● Do this:
Each line from the one containing "removed = LENGTH" through the one containing "its imported frame." is to be retyped exactly, both end lines included, and all other lines left out.

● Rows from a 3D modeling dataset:
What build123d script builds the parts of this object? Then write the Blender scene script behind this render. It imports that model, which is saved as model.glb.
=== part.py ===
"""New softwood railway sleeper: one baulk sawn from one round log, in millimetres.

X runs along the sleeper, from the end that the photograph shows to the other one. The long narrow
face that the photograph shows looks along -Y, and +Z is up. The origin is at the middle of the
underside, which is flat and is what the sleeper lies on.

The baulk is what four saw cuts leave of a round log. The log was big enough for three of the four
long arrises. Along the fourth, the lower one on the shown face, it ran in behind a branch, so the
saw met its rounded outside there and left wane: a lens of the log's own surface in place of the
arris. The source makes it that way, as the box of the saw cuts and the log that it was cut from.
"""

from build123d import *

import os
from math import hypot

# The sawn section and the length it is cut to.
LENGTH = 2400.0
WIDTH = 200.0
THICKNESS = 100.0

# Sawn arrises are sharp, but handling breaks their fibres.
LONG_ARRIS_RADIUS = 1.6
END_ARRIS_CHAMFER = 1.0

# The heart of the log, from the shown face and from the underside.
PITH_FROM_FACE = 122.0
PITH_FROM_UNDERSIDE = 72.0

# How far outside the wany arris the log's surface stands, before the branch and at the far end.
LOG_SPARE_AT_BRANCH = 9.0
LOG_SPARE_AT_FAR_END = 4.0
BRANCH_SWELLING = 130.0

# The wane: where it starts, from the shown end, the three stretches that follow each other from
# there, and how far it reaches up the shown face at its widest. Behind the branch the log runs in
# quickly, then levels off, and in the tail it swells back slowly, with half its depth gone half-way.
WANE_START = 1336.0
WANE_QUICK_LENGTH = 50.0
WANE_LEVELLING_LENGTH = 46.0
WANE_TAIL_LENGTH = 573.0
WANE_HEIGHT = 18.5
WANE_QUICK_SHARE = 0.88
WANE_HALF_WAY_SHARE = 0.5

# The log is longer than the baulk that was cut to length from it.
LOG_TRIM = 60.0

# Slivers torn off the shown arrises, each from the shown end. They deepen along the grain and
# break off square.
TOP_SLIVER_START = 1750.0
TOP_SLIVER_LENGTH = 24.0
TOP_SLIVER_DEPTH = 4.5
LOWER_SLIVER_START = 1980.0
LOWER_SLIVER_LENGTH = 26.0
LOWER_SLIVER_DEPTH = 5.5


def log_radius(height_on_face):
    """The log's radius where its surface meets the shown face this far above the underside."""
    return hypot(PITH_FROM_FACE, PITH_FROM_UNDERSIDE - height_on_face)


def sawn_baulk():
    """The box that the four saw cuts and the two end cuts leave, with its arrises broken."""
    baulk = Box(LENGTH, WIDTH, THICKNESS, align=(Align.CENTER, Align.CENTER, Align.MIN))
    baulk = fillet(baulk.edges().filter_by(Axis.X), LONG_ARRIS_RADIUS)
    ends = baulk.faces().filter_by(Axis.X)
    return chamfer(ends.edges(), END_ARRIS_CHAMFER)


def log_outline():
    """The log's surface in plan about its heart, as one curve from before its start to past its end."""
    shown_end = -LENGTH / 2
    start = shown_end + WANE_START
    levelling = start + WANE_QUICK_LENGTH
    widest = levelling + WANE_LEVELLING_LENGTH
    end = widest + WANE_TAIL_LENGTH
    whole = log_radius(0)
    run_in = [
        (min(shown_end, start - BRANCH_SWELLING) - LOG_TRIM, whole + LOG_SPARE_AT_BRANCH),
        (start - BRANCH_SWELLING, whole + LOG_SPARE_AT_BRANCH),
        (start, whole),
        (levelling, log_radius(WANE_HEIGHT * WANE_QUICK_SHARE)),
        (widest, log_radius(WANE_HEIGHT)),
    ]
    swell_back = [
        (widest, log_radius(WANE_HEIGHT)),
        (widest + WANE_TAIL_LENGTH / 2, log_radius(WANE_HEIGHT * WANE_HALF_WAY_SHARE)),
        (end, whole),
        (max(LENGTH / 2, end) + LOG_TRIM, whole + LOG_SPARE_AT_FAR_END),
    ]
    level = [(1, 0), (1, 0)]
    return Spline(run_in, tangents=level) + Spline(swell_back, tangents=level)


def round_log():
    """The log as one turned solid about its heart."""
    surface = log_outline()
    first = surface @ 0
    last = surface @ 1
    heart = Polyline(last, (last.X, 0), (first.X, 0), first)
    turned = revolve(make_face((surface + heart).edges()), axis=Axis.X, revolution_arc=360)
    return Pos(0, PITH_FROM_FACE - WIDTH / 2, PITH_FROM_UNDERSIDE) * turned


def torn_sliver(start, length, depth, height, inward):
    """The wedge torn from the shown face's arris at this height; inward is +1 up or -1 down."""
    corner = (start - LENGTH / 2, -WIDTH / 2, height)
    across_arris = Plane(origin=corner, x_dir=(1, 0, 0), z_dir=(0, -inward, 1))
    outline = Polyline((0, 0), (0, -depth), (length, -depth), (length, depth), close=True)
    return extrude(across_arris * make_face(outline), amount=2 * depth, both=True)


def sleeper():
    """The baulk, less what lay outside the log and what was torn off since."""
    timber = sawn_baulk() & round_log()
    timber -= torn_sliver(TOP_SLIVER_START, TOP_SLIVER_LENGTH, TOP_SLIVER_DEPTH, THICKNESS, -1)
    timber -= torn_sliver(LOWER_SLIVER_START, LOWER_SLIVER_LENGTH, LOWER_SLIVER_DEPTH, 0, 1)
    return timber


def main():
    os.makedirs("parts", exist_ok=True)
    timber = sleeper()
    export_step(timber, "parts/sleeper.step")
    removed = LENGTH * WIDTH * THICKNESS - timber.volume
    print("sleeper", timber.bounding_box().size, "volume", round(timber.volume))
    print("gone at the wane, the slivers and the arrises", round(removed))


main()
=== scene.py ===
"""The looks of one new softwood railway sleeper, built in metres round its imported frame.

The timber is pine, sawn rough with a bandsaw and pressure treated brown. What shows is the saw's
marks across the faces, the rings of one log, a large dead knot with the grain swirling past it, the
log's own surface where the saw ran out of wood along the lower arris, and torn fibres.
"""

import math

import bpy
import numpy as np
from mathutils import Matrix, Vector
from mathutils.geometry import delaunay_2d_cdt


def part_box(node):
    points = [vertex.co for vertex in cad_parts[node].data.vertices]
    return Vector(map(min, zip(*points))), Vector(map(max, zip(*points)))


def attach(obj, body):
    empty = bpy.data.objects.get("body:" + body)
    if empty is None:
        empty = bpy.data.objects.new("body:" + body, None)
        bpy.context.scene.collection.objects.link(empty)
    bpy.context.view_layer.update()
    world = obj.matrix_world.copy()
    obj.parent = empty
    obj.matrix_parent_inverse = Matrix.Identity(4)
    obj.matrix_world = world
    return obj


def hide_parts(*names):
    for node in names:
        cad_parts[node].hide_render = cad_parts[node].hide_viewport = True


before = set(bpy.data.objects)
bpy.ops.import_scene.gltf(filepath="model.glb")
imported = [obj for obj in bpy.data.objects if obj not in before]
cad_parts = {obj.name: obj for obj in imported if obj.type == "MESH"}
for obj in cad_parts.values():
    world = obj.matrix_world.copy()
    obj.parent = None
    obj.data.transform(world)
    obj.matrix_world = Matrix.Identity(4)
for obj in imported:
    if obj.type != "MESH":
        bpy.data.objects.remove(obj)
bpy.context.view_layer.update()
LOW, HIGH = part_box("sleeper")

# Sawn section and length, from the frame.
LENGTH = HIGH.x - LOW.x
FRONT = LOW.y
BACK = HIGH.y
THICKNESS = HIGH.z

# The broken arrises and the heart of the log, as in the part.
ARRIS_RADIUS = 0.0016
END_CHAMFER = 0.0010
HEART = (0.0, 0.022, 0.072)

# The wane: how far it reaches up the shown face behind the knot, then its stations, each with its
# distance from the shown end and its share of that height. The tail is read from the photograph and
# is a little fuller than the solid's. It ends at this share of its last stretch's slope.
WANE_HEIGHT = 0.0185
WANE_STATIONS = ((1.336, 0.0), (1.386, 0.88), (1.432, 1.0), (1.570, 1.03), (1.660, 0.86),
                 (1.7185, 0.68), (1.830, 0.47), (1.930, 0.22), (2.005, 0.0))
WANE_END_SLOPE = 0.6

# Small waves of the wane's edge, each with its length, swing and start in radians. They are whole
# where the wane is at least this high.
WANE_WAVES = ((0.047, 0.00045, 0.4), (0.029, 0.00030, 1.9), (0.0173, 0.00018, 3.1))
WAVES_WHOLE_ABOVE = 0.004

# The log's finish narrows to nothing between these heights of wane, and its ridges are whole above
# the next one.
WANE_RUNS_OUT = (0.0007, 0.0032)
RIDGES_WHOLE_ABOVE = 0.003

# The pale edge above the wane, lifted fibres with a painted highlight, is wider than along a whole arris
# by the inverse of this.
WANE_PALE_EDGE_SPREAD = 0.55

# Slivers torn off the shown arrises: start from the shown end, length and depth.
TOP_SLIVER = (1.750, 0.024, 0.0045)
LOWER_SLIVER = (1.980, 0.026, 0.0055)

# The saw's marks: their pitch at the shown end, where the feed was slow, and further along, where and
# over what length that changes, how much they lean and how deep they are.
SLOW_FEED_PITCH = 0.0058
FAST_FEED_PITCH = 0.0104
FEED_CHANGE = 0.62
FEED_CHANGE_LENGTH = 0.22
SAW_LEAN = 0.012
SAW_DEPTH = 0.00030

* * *

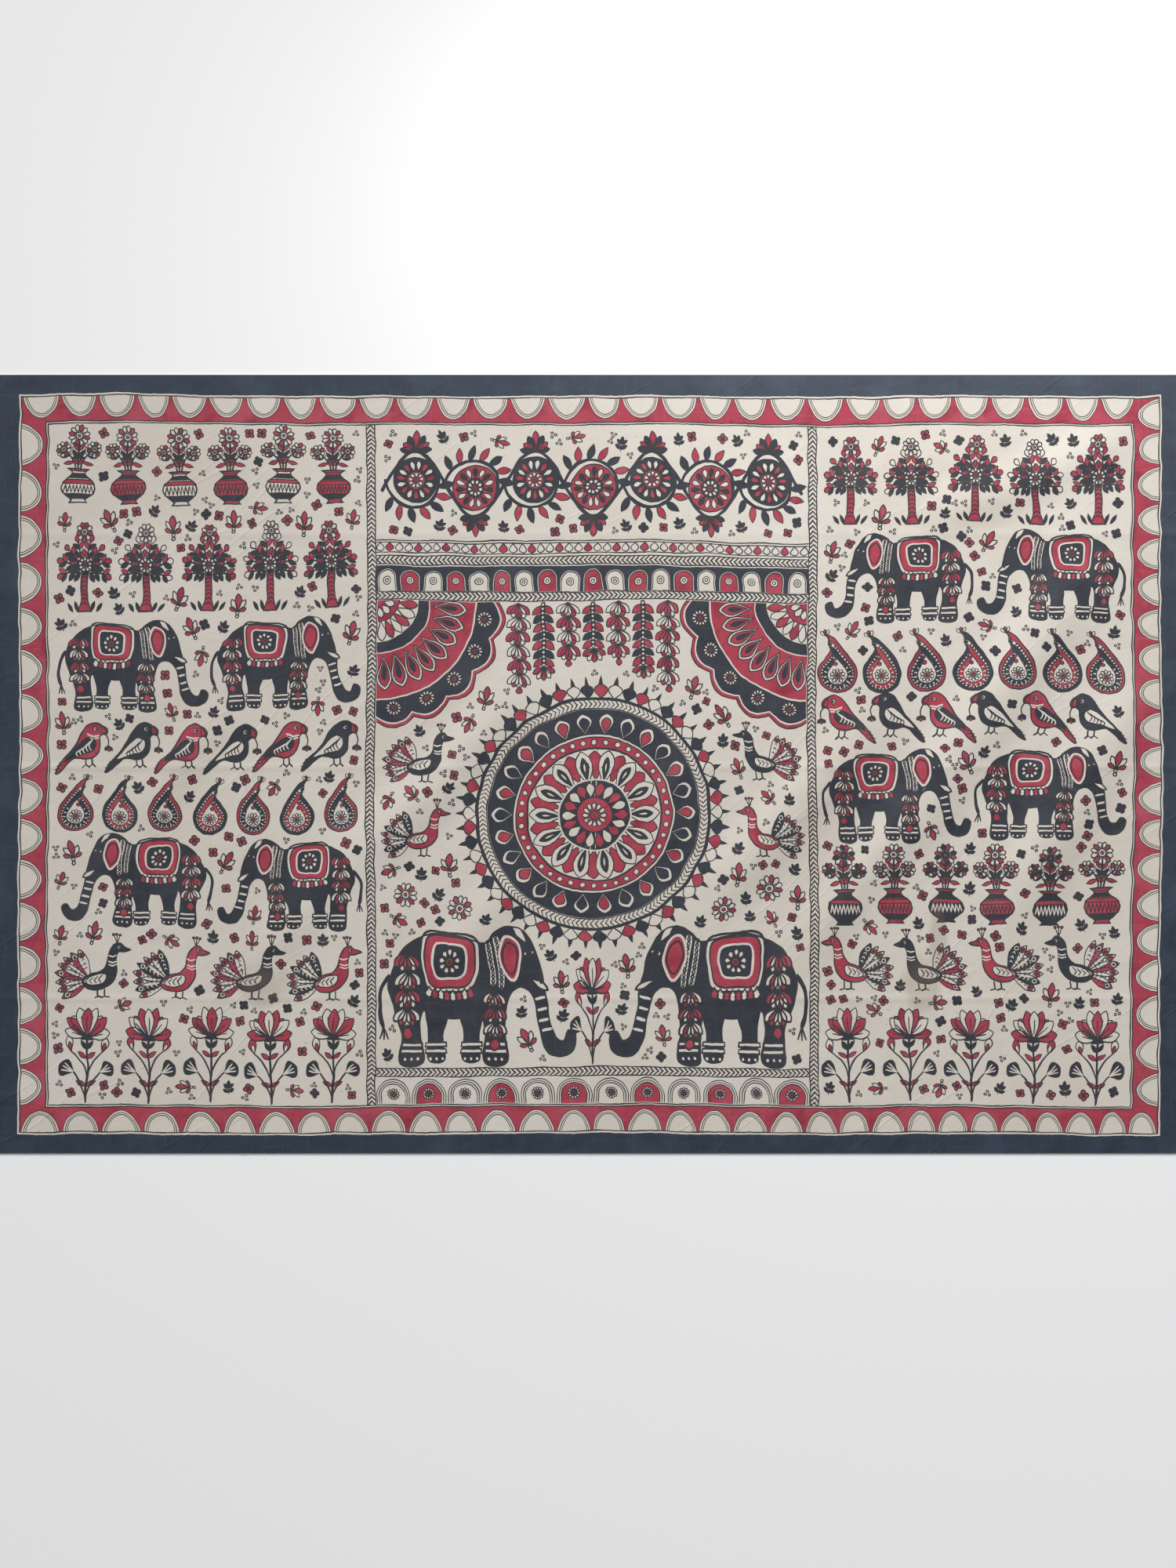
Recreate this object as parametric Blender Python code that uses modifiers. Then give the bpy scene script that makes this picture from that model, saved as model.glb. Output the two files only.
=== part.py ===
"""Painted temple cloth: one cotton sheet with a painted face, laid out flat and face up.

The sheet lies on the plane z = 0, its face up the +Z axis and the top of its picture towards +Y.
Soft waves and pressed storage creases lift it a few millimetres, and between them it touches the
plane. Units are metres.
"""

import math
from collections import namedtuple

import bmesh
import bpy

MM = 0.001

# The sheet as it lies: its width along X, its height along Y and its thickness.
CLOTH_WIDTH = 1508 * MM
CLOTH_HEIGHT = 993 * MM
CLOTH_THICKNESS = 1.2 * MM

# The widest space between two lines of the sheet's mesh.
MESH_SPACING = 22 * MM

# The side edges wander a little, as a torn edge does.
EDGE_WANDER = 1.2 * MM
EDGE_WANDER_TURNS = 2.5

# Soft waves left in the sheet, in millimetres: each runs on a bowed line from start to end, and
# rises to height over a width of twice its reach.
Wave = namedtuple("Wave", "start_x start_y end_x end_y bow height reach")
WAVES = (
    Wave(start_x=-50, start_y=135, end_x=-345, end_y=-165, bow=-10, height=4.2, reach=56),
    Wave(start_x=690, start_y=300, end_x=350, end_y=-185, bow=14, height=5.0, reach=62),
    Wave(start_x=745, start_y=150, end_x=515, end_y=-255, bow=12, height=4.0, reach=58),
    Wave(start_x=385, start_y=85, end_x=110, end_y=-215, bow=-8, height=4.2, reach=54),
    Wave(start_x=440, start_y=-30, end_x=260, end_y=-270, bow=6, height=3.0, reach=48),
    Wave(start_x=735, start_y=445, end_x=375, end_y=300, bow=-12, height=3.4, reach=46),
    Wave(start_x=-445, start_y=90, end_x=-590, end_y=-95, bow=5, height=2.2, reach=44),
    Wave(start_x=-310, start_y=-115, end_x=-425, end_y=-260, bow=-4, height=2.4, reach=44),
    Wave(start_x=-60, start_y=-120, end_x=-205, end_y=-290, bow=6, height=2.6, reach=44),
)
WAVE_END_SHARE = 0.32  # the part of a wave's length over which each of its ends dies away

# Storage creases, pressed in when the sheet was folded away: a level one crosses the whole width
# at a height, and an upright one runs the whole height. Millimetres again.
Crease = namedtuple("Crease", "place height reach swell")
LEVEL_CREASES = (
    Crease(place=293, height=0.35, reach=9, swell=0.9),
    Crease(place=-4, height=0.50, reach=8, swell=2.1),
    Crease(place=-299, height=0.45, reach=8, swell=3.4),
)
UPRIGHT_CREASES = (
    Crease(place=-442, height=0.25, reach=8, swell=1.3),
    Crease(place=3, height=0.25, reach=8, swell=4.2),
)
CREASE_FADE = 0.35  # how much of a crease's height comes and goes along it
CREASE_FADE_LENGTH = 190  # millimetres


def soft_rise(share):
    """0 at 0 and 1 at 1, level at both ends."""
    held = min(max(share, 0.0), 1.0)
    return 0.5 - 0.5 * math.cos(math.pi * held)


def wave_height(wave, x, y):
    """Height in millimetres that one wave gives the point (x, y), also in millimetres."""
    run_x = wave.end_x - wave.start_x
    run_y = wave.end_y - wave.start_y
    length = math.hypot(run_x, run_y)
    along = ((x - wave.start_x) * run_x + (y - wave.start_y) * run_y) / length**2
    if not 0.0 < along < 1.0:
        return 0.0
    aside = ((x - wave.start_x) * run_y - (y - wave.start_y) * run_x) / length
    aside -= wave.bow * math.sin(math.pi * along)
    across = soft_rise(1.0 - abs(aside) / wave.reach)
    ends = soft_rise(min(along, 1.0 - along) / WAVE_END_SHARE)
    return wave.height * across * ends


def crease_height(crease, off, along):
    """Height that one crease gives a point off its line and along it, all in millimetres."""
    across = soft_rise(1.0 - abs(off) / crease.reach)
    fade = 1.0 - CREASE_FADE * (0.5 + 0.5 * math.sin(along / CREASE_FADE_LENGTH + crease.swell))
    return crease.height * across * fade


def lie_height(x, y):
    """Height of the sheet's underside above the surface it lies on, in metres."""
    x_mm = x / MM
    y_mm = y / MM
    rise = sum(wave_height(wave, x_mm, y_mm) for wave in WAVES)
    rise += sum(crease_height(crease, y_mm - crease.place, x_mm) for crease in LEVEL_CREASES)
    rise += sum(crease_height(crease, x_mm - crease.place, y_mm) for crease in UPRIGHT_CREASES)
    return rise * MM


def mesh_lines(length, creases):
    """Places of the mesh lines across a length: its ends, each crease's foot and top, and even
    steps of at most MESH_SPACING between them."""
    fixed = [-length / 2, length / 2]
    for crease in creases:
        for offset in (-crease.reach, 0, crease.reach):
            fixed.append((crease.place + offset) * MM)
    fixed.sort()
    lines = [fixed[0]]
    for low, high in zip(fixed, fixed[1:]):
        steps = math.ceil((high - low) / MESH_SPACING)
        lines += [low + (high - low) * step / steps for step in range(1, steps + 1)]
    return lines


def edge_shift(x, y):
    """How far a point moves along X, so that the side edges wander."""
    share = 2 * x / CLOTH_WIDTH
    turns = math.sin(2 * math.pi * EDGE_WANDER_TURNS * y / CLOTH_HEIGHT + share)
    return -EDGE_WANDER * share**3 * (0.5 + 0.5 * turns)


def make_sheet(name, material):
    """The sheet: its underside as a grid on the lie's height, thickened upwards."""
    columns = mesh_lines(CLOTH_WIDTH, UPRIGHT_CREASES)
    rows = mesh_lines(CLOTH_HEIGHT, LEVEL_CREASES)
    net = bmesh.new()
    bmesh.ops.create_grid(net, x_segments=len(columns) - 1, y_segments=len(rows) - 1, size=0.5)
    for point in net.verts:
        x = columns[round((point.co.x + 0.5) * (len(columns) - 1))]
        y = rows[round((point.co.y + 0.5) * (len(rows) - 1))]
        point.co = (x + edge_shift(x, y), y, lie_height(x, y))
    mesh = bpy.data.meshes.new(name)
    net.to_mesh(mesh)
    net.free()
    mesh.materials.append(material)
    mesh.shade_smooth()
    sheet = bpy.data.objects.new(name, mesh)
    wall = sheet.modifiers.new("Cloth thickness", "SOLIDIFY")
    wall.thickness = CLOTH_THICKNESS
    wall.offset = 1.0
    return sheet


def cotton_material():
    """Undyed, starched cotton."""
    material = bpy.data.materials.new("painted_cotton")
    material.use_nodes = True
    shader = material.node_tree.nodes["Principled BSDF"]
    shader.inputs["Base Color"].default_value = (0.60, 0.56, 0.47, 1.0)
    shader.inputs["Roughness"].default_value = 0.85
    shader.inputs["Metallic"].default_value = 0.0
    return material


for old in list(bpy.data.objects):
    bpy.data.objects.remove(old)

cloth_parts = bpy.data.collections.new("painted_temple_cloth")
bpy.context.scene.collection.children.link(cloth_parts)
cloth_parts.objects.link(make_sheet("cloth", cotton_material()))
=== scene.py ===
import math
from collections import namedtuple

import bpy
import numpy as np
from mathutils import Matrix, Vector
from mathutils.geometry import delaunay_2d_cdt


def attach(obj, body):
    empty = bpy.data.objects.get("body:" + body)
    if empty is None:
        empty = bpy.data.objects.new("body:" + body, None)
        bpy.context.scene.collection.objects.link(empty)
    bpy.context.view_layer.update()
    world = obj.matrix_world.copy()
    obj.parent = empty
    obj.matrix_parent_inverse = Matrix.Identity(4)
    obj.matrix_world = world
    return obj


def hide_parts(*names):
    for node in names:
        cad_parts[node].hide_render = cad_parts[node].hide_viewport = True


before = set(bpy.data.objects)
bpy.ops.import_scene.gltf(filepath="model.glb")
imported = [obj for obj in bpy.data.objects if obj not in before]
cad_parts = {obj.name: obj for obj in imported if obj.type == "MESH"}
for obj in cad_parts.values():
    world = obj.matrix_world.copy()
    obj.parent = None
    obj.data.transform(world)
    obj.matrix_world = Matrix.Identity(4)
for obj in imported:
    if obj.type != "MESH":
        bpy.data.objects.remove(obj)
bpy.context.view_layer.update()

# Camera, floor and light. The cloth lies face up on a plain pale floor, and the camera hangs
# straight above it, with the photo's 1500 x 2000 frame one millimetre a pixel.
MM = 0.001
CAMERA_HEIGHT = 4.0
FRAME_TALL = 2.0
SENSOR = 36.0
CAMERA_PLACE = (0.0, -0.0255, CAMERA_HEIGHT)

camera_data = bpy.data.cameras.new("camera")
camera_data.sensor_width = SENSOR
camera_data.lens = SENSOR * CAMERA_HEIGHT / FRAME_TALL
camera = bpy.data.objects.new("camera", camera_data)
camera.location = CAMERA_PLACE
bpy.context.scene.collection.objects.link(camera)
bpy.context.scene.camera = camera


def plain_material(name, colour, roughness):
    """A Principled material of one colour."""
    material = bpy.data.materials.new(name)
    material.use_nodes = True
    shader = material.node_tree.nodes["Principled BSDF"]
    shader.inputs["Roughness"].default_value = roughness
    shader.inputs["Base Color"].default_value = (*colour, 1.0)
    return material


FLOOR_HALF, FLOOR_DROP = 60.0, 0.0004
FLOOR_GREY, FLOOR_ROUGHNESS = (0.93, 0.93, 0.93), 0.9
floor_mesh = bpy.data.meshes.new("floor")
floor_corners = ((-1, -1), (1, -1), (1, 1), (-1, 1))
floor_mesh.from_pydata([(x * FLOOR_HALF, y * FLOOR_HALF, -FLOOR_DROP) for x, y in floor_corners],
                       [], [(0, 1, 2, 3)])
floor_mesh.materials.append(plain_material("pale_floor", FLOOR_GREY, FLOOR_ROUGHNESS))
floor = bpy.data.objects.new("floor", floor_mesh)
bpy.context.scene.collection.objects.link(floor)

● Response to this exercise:
    removed = LENGTH * WIDTH * THICKNESS - timber.volume
    print("sleeper", timber.bounding_box().size, "volume", round(timber.volume))
    print("gone at the wane, the slivers and the arrises", round(removed))


main()
=== scene.py ===
"""The looks of one new softwood railway sleeper, built in metres round its imported frame.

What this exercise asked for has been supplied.